The only certainty he will face is that he is going to die.
His medical chart is cluttered with awful news, etched in a steady decline of health since mid-January: A brain aneurism, followed by the removal of his gall bladder, which preceded the death blow — cancer in the stomach.
He takes a sip of water offered by his best friend, José Vargas, and mumbles a few incoherent words.
Dying has a cruel way of stealing the person you know, long before they draw their last breath. That medical chart on Cuellar is bogus, in so many ways. For Vargas — and for a legion of baseball fans stretching from Havana to Baltimore to Clermont — the legacy of Miguel Angel Cuellar Santana is in the living, not the dying.
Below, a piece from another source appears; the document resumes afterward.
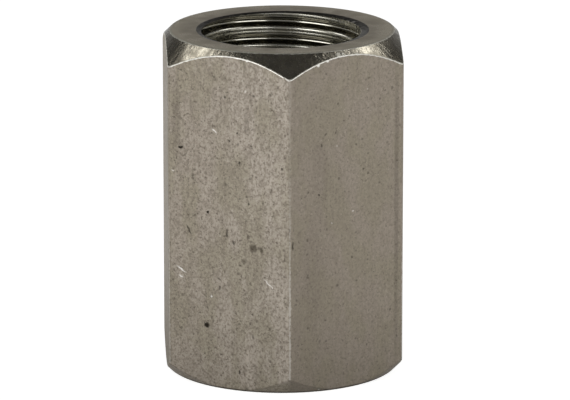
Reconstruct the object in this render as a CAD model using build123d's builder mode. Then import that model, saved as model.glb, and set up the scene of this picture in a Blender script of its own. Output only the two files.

I feel it myself, as I pull out his 1972 baseball card from my collection in my office. The card documents another 20-victory season for Cuellar with the Baltimore Orioles. A left-handed master of the screwball, Cuellar is winding up and smiling as he poses for the camera. In the late ‘60s and early ‘70s, he was among the best in the game.
He won 20 or more games four times between 1969 and 1974. Cuellar a k a "Crazy Horse" captured the Cy Young award in 1969, and was selected to the All-Star Game four times in his career. He was part of one of the greatest staffs in baseball history that featured four 20-game winners in 1971 _ Cuellar, Jim Palmer, Dave McNally and Pat Dobson.